New York Supreme and/or Appellate Courts Appellate Division, First Department

October 4, 2012


People v Cooper

Decided on October 4, 2012

Published by New York State Law Reporting Bureau pursuant to Judiciary Law § 431.

This opinion is uncorrected and subject to revision before publication in the Official Reports.

Andrias, J.P., Sweeny, Catterson, Moskowitz, Manzanet-Daniels, JJ.

Judgment, Supreme Court, New York County (Arlene D. Goldberg, J. at suppression hearing; Robert M. Stolz, J. at jury trial and sentencing), rendered December 11, 2009, convicting defendant of robbery in the first degree (two counts), criminal possession of a weapon in the third degree (two counts), menacing in the second degree (three counts) and petit larceny, and sentencing him, as a persistent violent felony offender, to an aggregate term of 20 years to life, unanimously affirmed.

The court properly denied defendant's motion to suppress statements. Defendant did not preserve his claim that governmental involvement in the actions of store security personnel created a police-dominated atmosphere requiring Miranda warnings, and we decline to review it in the interest of justice. The court did not "expressly decide[ ]" the issue "in response to a protest by a party" (CPL 470.05 [2]; see People v Turriago, 90 NY2d 77, 83-84 [1997]; People v Colon, 46 AD3d 260, 263 [1st Dept 2007]). At most, the court ruled on the separate issue of whether the store employees were police agents (see People v Cardona, 41 NY2d 333, 335 [1977]).

As an alternative holding, we reject it on the merits. Defendant made statements while in the custody of store security personnel, and the record does not establish a police-dominated atmosphere. The police apprehended defendant and turned him over to the store personnel in order to permit them to perform the store's routine administrative procedures, which included giving defendant a notice that he was prohibited from entering the store again. The police had no vested interest in the outcome of the store's private procedures, which were not designed to elicit potentially inculpatory evidence. Rather, Macy's procedures in serving defendant with a "trespass" notice was for Macy's benefit in that it would assist Macy's in any subsequent prosecution of defendant, should he re-enter the store at some point in the future. Furthermore, the police were not involved with, and did not orchestrate or supervise, the actions of the store employees. Therefore, there was no requirement that Miranda warnings be administered (compare People v Ray, 65 NY2d 282, 286-87 [1985], with People v Jones, 47 NY2d 528 [1979]).
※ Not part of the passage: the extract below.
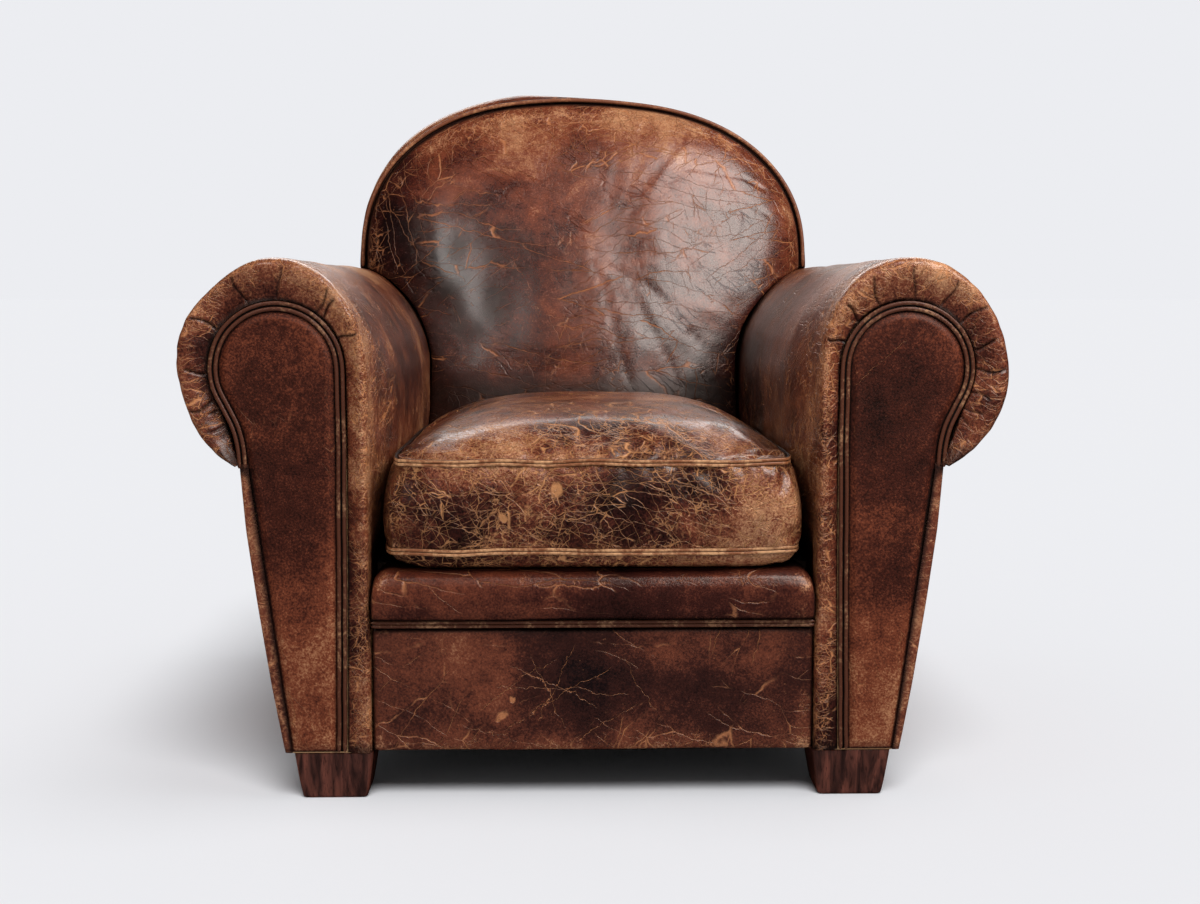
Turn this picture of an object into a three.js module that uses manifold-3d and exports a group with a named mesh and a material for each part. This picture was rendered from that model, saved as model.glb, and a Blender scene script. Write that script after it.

In any event, defendant's statements were spontaneous and not made in response to express questioning or its functional equivalent (see Rhode Island v Innis, 446 US 291, 301 [1980]; People v Rivers, 56 NY2d 476, 479-480 [1982]). The record clearly establishes that defendant's statements were the product of his own unprovoked and unsolicited insistence on chatting or bragging about the series of crimes he had committed at Macy's.

Only two of defendant's prosecutorial misconduct claims are even arguably preserved. First, defendant asserts that the prosecutor's opening statement was inflammatory and suggested that defendant had a propensity toward crime. We find that the challenged remarks were fair comment on the evidence to be presented (see generally People v Overlee, 236 AD2d 133 [1st Dept 1997], lv denied 91 NY2d 976 [1998]). Second, defendant asserts that the prosecutor vouched for witnesses in summation. Again, we disagree and find that the prosecutor made permissible arguments in favor of crediting the witnesses' testimony (see id. at 144).
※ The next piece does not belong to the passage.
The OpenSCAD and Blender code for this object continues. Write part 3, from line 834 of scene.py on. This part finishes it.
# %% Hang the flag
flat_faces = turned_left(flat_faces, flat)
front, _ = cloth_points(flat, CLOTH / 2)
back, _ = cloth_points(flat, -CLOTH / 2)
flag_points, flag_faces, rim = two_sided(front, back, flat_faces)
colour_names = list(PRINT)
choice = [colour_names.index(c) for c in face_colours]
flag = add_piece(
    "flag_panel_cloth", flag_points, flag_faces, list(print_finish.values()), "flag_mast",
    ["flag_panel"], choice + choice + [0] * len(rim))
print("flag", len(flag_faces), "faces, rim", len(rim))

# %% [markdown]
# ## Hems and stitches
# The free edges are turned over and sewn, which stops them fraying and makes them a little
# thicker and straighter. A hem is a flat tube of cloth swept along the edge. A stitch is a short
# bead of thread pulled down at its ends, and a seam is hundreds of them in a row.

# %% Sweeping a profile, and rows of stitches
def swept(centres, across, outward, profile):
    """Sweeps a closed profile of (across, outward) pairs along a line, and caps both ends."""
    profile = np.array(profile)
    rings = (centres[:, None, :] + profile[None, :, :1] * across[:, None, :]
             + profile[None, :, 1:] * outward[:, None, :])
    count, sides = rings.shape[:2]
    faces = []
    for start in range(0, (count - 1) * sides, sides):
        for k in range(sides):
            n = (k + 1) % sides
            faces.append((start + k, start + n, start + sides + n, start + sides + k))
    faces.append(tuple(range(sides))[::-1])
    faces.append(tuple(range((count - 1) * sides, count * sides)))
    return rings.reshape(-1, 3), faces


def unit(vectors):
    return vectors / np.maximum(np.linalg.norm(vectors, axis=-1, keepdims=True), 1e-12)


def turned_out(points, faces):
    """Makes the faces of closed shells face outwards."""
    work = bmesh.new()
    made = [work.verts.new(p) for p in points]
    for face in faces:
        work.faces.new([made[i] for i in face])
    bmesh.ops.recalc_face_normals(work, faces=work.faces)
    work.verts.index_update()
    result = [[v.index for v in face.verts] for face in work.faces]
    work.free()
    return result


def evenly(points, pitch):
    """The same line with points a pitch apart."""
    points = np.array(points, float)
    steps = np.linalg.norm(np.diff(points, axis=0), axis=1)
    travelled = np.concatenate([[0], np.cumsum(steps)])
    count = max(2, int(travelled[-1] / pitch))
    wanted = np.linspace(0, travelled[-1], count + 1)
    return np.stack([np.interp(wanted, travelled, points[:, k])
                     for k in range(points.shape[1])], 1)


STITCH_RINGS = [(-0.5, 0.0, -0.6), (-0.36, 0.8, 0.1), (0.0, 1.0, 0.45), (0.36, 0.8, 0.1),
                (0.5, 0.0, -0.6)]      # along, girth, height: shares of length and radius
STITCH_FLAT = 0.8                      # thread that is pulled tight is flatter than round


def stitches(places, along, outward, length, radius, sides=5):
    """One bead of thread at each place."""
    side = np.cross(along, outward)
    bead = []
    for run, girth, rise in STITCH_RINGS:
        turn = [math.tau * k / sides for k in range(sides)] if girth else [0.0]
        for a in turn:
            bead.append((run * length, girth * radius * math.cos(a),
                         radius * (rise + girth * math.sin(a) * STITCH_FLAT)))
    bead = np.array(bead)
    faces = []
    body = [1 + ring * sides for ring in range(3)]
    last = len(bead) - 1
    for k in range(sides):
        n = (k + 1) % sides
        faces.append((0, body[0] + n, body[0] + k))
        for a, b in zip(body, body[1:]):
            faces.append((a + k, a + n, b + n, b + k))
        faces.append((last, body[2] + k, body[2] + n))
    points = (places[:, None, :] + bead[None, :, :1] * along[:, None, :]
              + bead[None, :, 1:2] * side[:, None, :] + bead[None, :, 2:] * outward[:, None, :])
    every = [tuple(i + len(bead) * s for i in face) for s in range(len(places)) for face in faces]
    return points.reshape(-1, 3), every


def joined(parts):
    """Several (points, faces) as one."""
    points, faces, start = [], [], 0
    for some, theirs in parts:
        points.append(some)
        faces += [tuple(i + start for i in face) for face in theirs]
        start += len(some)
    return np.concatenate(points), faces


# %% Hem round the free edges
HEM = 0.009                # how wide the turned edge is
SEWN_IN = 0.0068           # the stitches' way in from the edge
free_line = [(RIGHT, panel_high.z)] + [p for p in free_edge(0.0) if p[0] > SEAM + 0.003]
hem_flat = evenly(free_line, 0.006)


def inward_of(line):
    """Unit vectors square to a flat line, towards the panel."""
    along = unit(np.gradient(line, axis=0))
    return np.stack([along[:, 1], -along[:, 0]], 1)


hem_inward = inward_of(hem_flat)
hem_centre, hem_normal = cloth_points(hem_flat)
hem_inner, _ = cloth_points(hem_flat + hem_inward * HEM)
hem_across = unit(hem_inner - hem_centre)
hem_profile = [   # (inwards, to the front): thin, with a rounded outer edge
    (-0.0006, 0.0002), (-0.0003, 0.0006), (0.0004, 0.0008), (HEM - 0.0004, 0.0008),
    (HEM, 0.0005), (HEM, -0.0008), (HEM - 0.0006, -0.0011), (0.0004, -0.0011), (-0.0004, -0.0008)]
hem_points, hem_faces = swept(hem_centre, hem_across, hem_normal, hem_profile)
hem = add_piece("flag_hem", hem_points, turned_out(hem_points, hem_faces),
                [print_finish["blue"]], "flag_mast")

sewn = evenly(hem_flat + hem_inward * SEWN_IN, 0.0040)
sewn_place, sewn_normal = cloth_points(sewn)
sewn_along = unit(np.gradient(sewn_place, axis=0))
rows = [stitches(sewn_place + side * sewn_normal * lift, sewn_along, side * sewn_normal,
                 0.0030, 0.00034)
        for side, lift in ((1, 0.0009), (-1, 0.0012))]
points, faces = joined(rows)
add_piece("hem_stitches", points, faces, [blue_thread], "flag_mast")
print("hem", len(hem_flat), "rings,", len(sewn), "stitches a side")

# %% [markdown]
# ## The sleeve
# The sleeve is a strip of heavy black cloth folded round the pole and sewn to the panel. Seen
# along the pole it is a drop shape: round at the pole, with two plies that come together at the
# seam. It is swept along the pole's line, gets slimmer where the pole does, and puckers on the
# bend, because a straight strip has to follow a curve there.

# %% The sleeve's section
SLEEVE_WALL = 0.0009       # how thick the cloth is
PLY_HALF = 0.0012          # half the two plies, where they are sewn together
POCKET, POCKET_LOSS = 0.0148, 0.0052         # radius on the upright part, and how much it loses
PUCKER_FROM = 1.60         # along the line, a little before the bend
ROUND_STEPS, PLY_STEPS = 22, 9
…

Defendant's remaining prosecutorial misconduct claims, and his challenge to the court's charge, are unpreserved and we decline to review them in the interest of justice. As an alternative holding, we find no basis for reversal.

We have considered and rejected defendant's ineffective assistance of counsel claim (see People v Benevento, 91 NY2d 708, 713-714 [1998]; Strickland v Washington, 466 US 668 [1984]).